As Lebanon's new government sought a vote of confidence in parliament on Tuesday (February 11), this "no trust" banner was the protesters' response outside it.
Crowds tried to stop lawmakers even reaching the heavily barricaded parliament, but the session went ahead, as riot police fired tear gas at demonstrators calling for new elections.
Hundreds were injured.
Protesters accuse Lebanon's successive governments of entrenched corruption and decades of state waste; the roots of a financial crisis made worse by months of unrest.
And the new one, they say, is no different.

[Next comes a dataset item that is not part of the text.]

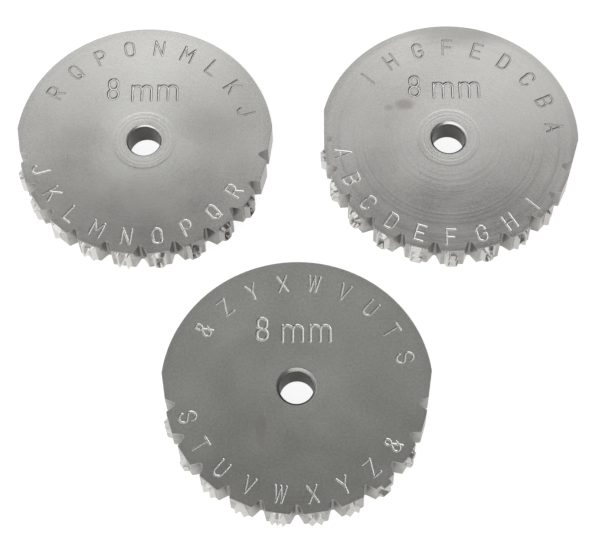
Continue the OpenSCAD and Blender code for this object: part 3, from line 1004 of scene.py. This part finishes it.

(SOUNDBITE) (Arabic) PROTESTER FROM BYBLOS, ELIO FARHAT, 25, SAYING: ''We wanted a sovereign independent government of technocrats, not one that follows the same political decisions.
But instead we got a government that's basically carrying out the plan of the one we toppled.
Where's the logic in that?
This is a provocation of the Lebanese people." People smashed and burned this central Beirut bank - not the first to become a lightning-rod for fury.
Banks have curbed access to savings and blocked international transfers, while the Lebanese pound has lost a third of its value.
Prime Minister Hassan Diab, who took office last month, called for painful steps to address the crisis, and for Lebanon to seek foreign help.
It's already one of the world's most heavily indebted states, and leading politicians are calling for the IMF to push through a rescue plan.